#### Task prompt
Below are entries. Reproduce exactly the lines between the line holding "bake_transform(rise)" and the line holding "np.where(far, np.linalg.norm(r, axis=-1)", inclusive, and only those.

#### Extracted information
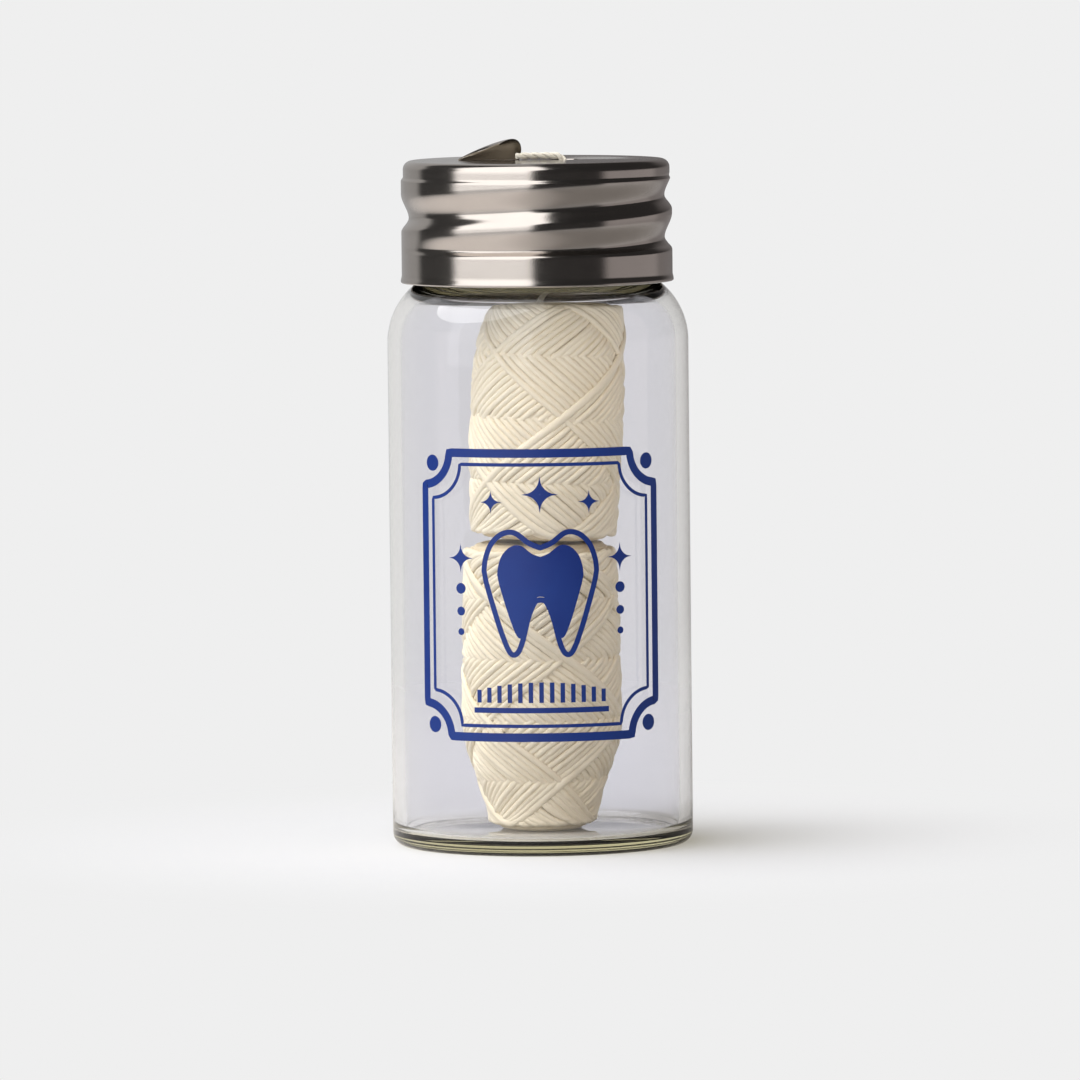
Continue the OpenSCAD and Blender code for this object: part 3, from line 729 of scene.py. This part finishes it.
def tail_path():
    """From the liner's lower face up through the hole, a quarter bend, and along the cap's top
    towards the scoop, drifting to the front by the smooth step."""
    up = line((HOLE_X, 0, MOUTH_Z), (HOLE_X, 0, FLOSS_TOP_Z - FLOSS_BEND), 8)
    turn = arc(HOLE_X - FLOSS_BEND, FLOSS_TOP_Z - FLOSS_BEND, FLOSS_BEND, 0, 90, 12)
    bend = np.stack([turn[:, 0], np.zeros(len(turn)), turn[:, 1]], -1)
    t = np.linspace(0.0, 1.0, 40)
    start_x = HOLE_X - FLOSS_BEND
    x = start_x + (FLOSS_END_X - start_x) * t
    along = np.stack([x, -FLOSS_DRIFT * ease(t), np.full(40, FLOSS_TOP_Z)], -1)
    return even(chain(up, bend, along), 0.07)


def feed_path():
    """From inside the upper bobbin's eye up to the liner, through the points of its route."""
    knots = [(HOLE_X * x, 0.0, FLOSS_LOW_Z + (MOUTH_Z - FLOSS_LOW_Z) * z) for z, x in FEED_ROUTE]
    return even(through(knots, 12), 0.09)


def plies(path, first):
    """Two plies twisted about a path, their turns counted from its first or its last point."""
    run = run_of(path)
    run = run if first else run - run[-1]
    way = unit(np.gradient(path, axis=0))
    ref = unit(np.array([0.0, 1.0, 0.0]) - way[:, 1:2] * way)
    side = np.cross(way, ref)
    made = []
    for k in range(2):
        a = (TURN * (run / PLY_TURN + k / 2.0))[:, None]
        out = ref * np.cos(a) + side * np.sin(a)
        made.append(tube(path + PLY_OFF * out, out, PLY_W, PLY_T, 12, dome=0.12))
    return made


def make_floss():
    """The twisted floss: its end on the cap rides with the cap, and the stretch inside the vial
    bends between the bobbin's eye and the cap."""
    end = make_strands("floss_end", plies(tail_path(), True))
    finish_piece(end, "cap", "floss", LOOSE, "floss_tail")
    rise = make_strands("floss_rise", plies(feed_path(), False))
    rise.data.materials.append(LOOSE)
    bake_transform(rise)
    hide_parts("floss_feed")


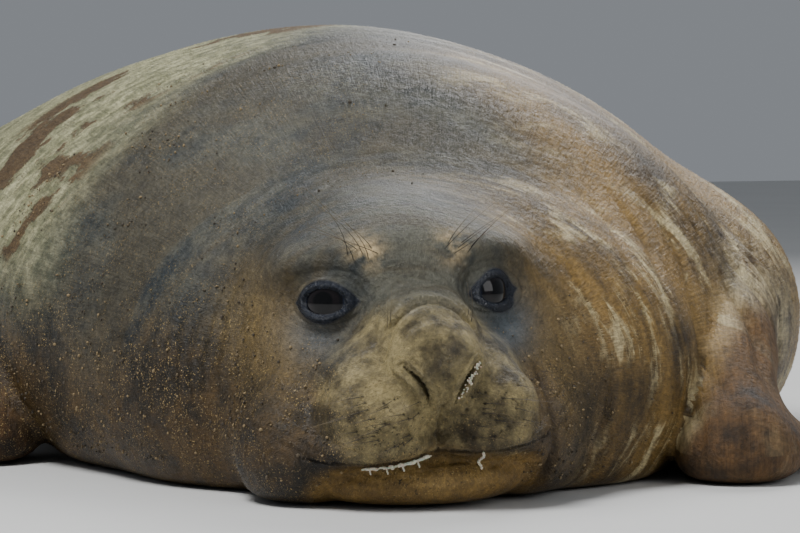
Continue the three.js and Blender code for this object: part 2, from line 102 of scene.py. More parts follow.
def along(p):
    """Distance along the spine, and offset to the seal's left."""
    q = p[..., :2] - (SPINE_X, 0)
    s, n = q @ axis, q @ side
    r = p[..., :2] - bend_centre
    far = s > STRAIGHT
    angle = np.arctan2(r @ axis, r @ side)
    return (np.where(far, STRAIGHT + angle * BEND, s),
            np.where(far, np.linalg.norm(r, axis=-1) - BEND, n))


def spine(s, n=0.0, z=0.0):
    if s <= STRAIGHT:
        q = np.array([SPINE_X, 0]) + s * axis + n * side
    else:
        a = (s - STRAIGHT) / BEND
        q = bend_centre + (BEND + n) * (math.cos(a) * side + math.sin(a) * axis)
    return np.array([q[0], q[1], z])


def section(s, column):
    at, value = SECTIONS[:, 0], SECTIONS[:, column]
    slope = np.empty(len(at))
    slope[1:-1] = (value[2:] - value[:-2]) / (at[2:] - at[:-2])
    slope[0] = (value[1] - value[0]) / (at[1] - at[0])
    slope[-1] = (value[-1] - value[-2]) / (at[-1] - at[-2])
    i = np.clip(np.searchsorted(at, s) - 1, 0, len(at) - 2)
    h = at[i + 1] - at[i]
    t = np.clip((s - at[i]) / h, 0, 1)
    return ((2 * t ** 3 - 3 * t ** 2 + 1) * value[i] + (t ** 3 - 2 * t ** 2 + t) * h * slope[i]
            + (3 * t ** 2 - 2 * t ** 3) * value[i + 1] + (t ** 3 - t ** 2) * h * slope[i + 1])


def soft_power(v, power):
    zero = 0.05 ** (power / 2)
    return ((v * v + 0.05) ** (power / 2) - zero) / (1.05 ** (power / 2) - zero)


def torso(p):
    s, n = along(p)
    half, top = section(s, 1), section(s, 2)
    middle = 0.36 * top
    z, x = p[..., 2] - middle, n / half
    upper = (soft_power(x, 1.6) + soft_power(z / (top - middle), 1.6)) ** (1 / 1.6)
    lower = (soft_power(x, 2.5) + soft_power(z / (middle * 1.32), 2.5)) ** (1 / 2.5)
    f = np.where(z > 0, upper, lower)
    reach = np.hypot(n, z) / np.maximum(f, 1e-6)
    d = (f - 1) * np.minimum(reach, 0.45) * 0.9
    return smooth_max(smooth_max(d, s - 2.4, 0.1), 0.16 - s, 0.22)


# rows: the seal's left, forward, up
tilt = Matrix.Rotation(HEAD_YAW, 3, "Z") @ Matrix.Rotation(-HEAD_ROLL, 3, "Y")
head_left, head_up = np.array(tilt @ Vector((1, 0, 0))), np.array(tilt @ Vector((0, 0, 1)))
head_axes = np.stack([head_left, np.cross(head_left, head_up), head_up])


def to_head(p):
    return (p - (0, 0, EYE_LEVEL)) @ head_axes.T * 100


def from_head(q):
    return np.asarray(q) @ head_axes / 100 + (0, 0, EYE_LEVEL)


def eye_frame(left):
    """Centre of the eyeball and axes across, over and out, in head measures."""
    out = unit((left * math.sin(EYE_TURN), math.cos(EYE_TURN), 0.08))
    across = unit(np.cross(out, (0, 0, 1)))
    centre = np.array(EYE_AT) * (left, 1, 1) - out * EYE_SINK
    return centre, np.stack([across, np.cross(across, out), out])


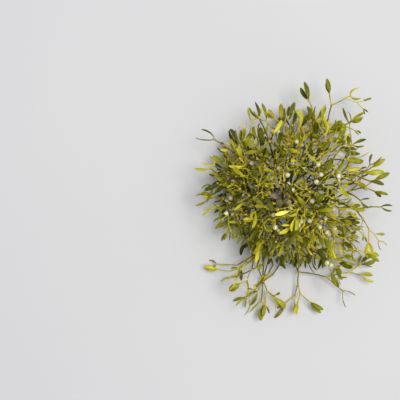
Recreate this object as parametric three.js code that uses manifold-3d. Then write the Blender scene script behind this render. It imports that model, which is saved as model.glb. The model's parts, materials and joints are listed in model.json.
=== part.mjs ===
// A bunch of mistletoe, cut from its host and lying on a table. A short woody base carries limbs
// that fork in twos. Every last shoot ends in a pair of leathery leaves, and white berries sit in
// the outer forks.
// Millimetres, +Z up. The origin is on the table, under the middle of the bunch.
//
// The plant is grown: each limb starts at a knuckle of the base, and each shoot forks into two more
// until it leaves the crown. A shoot, a berry or a leaf only grows where there is room, so no two
// pieces of the bunch touch.

import * as THREE from "three";
import Module from "manifold-3d";
import { mergeVertices } from "three/addons/utils/BufferGeometryUtils.js";

// ---- Driving dimensions, in millimetres and degrees ----

const HUB_HEIGHT = 74; // middle of the woody base above the table
const CROWN_TOP = 226; // height that no shoot or leaf passes
const GAP = 0.3; // clear space between two pieces that touch in the real bunch
const SEED = 12;

// How far the thick of the crown reaches from the hub, seen from above, every 15 degrees
// anticlockwise from +X.
const REACH = [
  168, 176, 184, 182, 172, 158, 152, 148, 140, 126, 114, 104,
  100, 96, 94, 100, 106, 114, 122, 130, 146, 164, 172, 170,
];
// How far limbs with a leader reach, every 45 degrees.
const SPRAY_REACH = [212, 244, 196, 164, 138, 178, 222, 238];
// The crown is open over the cut end: a funnel around an upright line, measured from the hub.
const OPENING = { at: [2, 3], start: 12, radius: 6, widening: 0.05 };

// By generation, the oldest first. A limb with less room above it grows all its shoots shorter.
const SHOOT_LENGTH = [35, 32, 29, 26, 23, 20, 18];
const SHOOT_RADIUS = [2.2, 1.8, 1.5, 1.3, 1.15, 1.08, 1.02, 1];
const GENERATIONS = { low: 6, high: 7 }; // low limbs fork less often than the ones above them
const HIGH_CLIMB = 18;
const MISSING_SHOOT = 0.06; // share of the forks that have lost one shoot, at the hub
const MISSING_SPRAY_SHOOT = 0.26; // the same on a limb with a leader
const MISSING_AT_EDGE = 0.5; // how much that share grows towards the crown's outline
const LENGTH_SPREAD = 0.28; // a shoot is up to this share longer or shorter
const FULL_REACH = 200; // a limb with this much room ahead of it grows at full length
const LEAST_VIGOUR = 0.56; // share of the full length that the most crowded limb grows
const FORK_ANGLE = [46, 86]; // between the two shoots of a fork
const LEAST_PARTING = 0.12; // how far a shoot turns to its own side of a fork, as a share of its length
const FORK_TURN = [62, 118]; // from one fork's plane to the next
const OUTWARD_PULL = 0.1; // how strongly a shoot turns away from the hub
const FIRST_FORK_TURN = [40, 140]; // of a limb's first fork, from the upright plane
const SHOOT_TRIES = 8;
const ROOT_TRIES = 30;
const ROOT_STRAY = 40; // how far from its own heading a limb may start at its last try
const LEAF_ROOM = 20; // between a shoot's end and the crown's outline, for its leaves

const LEAF_LENGTH = [22, 34];
const LEAF_WIDTH = 0.3; // share of the leaf's length
const LEAF_THICKNESS = 1.4;
const LEAF_SPLAY = [34, 66]; // between the leaf's foot and its shoot
const LEAF_CURL = [30, 95]; // how far the blade turns back towards the shoot's line
const LEAF_ROLL = 30; // turn of the blade about its own line, either way
const LEAF_TRIES = 8;
const LEAF_STATIONS = [
  { along: 0.38, width: 0.82, thickness: 1 },
  { along: 0.76, width: 0.92, thickness: 0.8 },
];

const BERRY_RADIUS = 4.2;
const BERRY_COUNT = 30;
const BERRY_REACH = [7.2, 9.4]; // from the fork to the berry's centre
const BERRY_SHARE = 0.3; // of the forks that could hold berries
const BERRY_LEAN = { ahead: 0.62, across: 0.78 }; // of a berry's stalk from its fork

// The woody base: knuckles joined by short thick stems, all measured from the hub.
const KNUCKLES = {
  middle: { at: [7, 0, -1], radius: 7.6 },
  outer: { at: [30, 3, -1], radius: 8.4 },
  lower: { at: [17, -12, -15], radius: 8 },
  upper: { at: [18, 10, 14], radius: 7.4 },
};
const STEMS = [
  { from: "middle", to: "outer", radius: 6 },
  { from: "middle", to: "lower", radius: 5.2 },
  { from: "middle", to: "upper", radius: 5.2 },
];
const CUT_END = { from: "middle", at: [-11, 4, 5], radius: 5.6 };
const STEM_SIDES = 14;

// Each limb leaves its knuckle on a bearing, anticlockwise from +X seen from above, at a climb above
// level. A limb with a leader follows these nodes first, measured from the hub, and forks away from
// them.
const LIMBS = [
  { knuckle: "outer", leader: [[46, 38, 26], [63, 79, 38], [89, 110, 42], [98, 152, 36], [122, 164, 32]] },
  {
    knuckle: "lower",
    leader: [
      [32, -48, -24], [37, -92, -36], [52, -134, -42],
      [101, -143, -45], [141, -134, -42], [161, -119, -36],
    ],
  },
  { knuckle: "lower", leader: [[8, -56, -26], [2, -102, -40], [-10, -146, -50], [-13, -186, -52]] },
  { knuckle: "middle", leader: [[-8, -44, -6], [-18, -90, -20], [-22, -124, -34], [-54, -140, -40]] },
  { knuckle: "middle", leader: [[-33, 30, 22], [-50, 62, 32], [-82, 84, 38]] },
  { knuckle: "middle", leader: [[-36, 10, 16], [-68, 20, 26], [-98, 4, 30]] },
  { knuckle: "upper", leader: [[6, 46, 40], [-8, 88, 62], [-26, 126, 74]] },
  { knuckle: "outer", leader: [[68, 18, 20], [104, 36, 36], [138, 34, 44], [163, 48, 50]] },
  { knuckle: "outer", leader: [[70, -12, 6], [106, -6, 14], [140, -22, 22], [166, -18, 30]] },

  { knuckle: "outer", bearing: 332, climb: -18 },
  { knuckle: "outer", bearing: 26, climb: -20 },
  { knuckle: "outer", bearing: 76, climb: 0 },
  { knuckle: "outer", bearing: 304, climb: 4 },
  { knuckle: "outer", bearing: 20, climb: 46 },
  { knuckle: "outer", bearing: 328, climb: 42 },
  { knuckle: "outer", bearing: 282, climb: 30 },

  { knuckle: "middle", bearing: 96, climb: 4 },
  { knuckle: "middle", bearing: 222, climb: 8 },
  { knuckle: "middle", bearing: 262, climb: 40 },
  { knuckle: "middle", bearing: 222, climb: 48 },
  { knuckle: "middle", bearing: 150, climb: 62 },
  { knuckle: "middle", bearing: 122, climb: 34 },
  { knuckle: "middle", bearing: 186, climb: 50 },

  { knuckle: "lower", bearing: 60, climb: -34 },
  { knuckle: "lower", bearing: 160, climb: -24 },
  { knuckle: "lower", bearing: 210, climb: -18 },

  { knuckle: "upper", bearing: 90, climb: 20 },
  { knuckle: "upper", bearing: 156, climb: 36 },
  { knuckle: "upper", bearing: 66, climb: 42 },
  { knuckle: "upper", bearing: 124, climb: 58 },
  { knuckle: "upper", bearing: 0, climb: 66 },
  { knuckle: "upper", bearing: 276, climb: 64 },
  { knuckle: "upper", bearing: 190, climb: 22 },
  { knuckle: "upper", bearing: 74, climb: 62 },
];

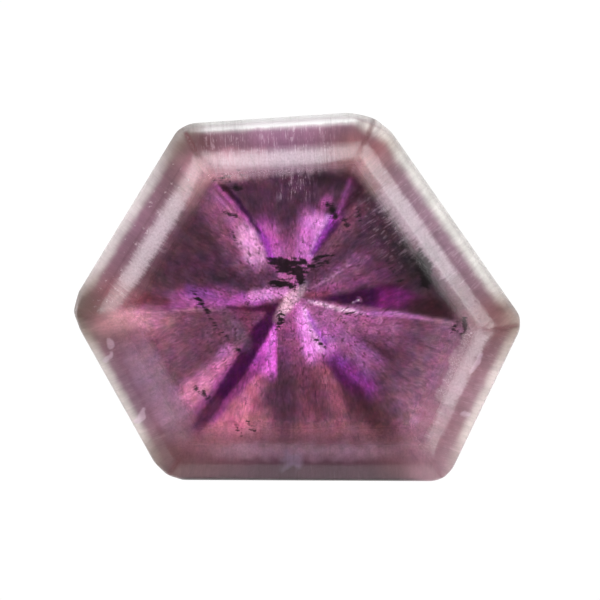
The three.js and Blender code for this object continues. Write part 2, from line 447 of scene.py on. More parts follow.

#### Task solution
    bake_transform(rise)
    hide_parts("floss_feed")


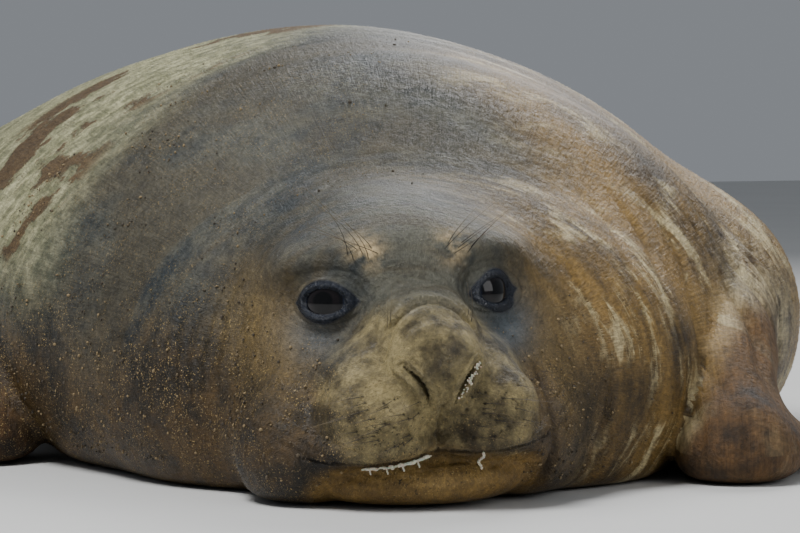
Continue the three.js and Blender code for this object: part 2, from line 102 of scene.py. More parts follow.
def along(p):
    """Distance along the spine, and offset to the seal's left."""
    q = p[..., :2] - (SPINE_X, 0)
    s, n = q @ axis, q @ side
    r = p[..., :2] - bend_centre
    far = s > STRAIGHT
    angle = np.arctan2(r @ axis, r @ side)
    return (np.where(far, STRAIGHT + angle * BEND, s),
            np.where(far, np.linalg.norm(r, axis=-1) - BEND, n))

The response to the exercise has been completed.